Diante do resultado, divulgado em meados de junho, muitos doutores
relataram sua indignação ao serem rejeitados em depoimento em grupo de
6,6 mil pesquisadores brasileiros no Facebook. Sob a condição de
anonimato, um parecerista do CNPq conta que os avaliadores também
ficaram frustrados. "Não importa o quanto o projeto é excelente, não há
recursos para todo mundo; é infrutífero para a ciência do país".
No início deste ano, dos 2.550 pedidos recebidos pelo CNPq, foram
concedidas 363 bolsas de PDJ. No primeiro calendário de 2017, foram 2392
pedidos e 359 concessões.
Doutor em psiquiatria pela UFRGS, com temporada de estudos na Tufts
University, nos EUA, o pesquisador Dirson João Stein, de 44 anos, tentou
quatro editais de pós-doutorado desde abril, diante da falta de
concursos na área. Não conseguiu aprovação em nenhum.
"Vejo como uma oportunidade de transição entre a vida estudantil e a
vida profissional. Há possibilidade de praticar a docência, um dos
principais pré-requisitos para a seleção de professores", considera.
Assim como Ruy, Stein depende da família e, agora, faz freelancer como
garçom para festas em São Leopoldo (RS).
Peso emocional
A psicóloga Inara Leão Barbosa, de 60 anos, que pesquisa desemprego
desde 2003, destaca que um de seus efeitos psicossociais é o isolamento
dos amigos e da família.
Muitos doutores vão parar no subemprego. "E, se você não quiser (o
subemprego), no momento de crise tem uma fila de gente que quer",
afirma.
Professor da Universidade Federal do Estado do Rio de Janeiro (Unirio),
o historiador Rodrigo Turin, 38, diz que a academia está sendo pautada
por conceitos como "produtividade", "inovação" e "excelência",
respondendo a uma lógica de mercado.
"Já começaram a aparecer, inclusive, ofertas de postos não-remunerados,
nos quais esses jovens acadêmicos são induzidos a pesquisar e dar aulas
apenas para poder 'engordar' seus currículos e, assim, se tornarem mais
competitivos", critica.
Essa "ideologia da excelência" é um dos pontos estudados por Lara
Carlette, de 29 anos. Sua tese Universidades de classe mundial e o
consenso pela excelência, defendida no Departamento de Educação da
Universidade Federal de Santa Catarina (UFSC), em fevereiro, foi
indicada ao Prêmio Capes pela originalidade do trabalho.
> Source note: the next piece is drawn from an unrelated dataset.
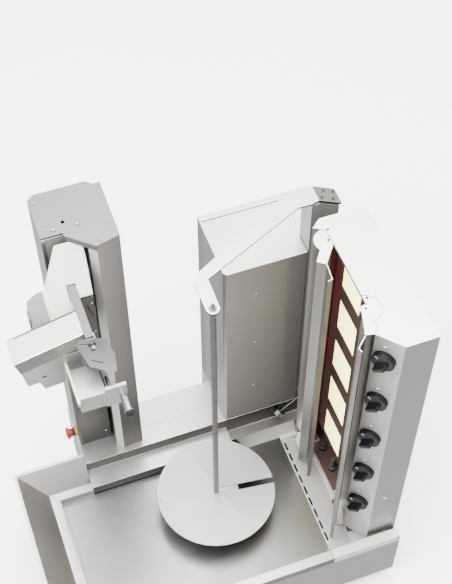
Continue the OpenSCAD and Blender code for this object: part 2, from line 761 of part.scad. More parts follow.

Ao propor um desdobramento de sua pesquisa para o CNPq, ela recebeu
dois pareceres positivos e uma decisão negativa que, ironicamente,
indicava falta de originalidade.
Segundo Carlette, os jovens doutores vivem impasses: por um lado,
muitos passam anos na condição de bolsistas de dedicação exclusiva (o
que proíbe vínculo empregatício, assim limitando a possibilidade de
experiência docente); por outro lado, a experiência é cobrada nos
concursos.
Na mesma linha, os acadêmicos precisam preservar a originalidade de
suas teses (o que limita a publicação de artigos durante o doutorado),
mas a produtividade (o número de publicações) é cobrada nos processos
seletivos e nos editais.
"Pode parecer dramático, mas conviver com isso diariamente é
torturante. Saber ler a conjuntura, e não individualizar a falta de
oportunidades, é essencial", adiciona a pesquisadora, que já foi
questionada inclusive pela juventude: foi chamada de "novinha" durante
um processo seletivo.
"Depois da alegria e do alívio de defender uma tese, você está desempregado no dia seguinte. Título não paga aluguel."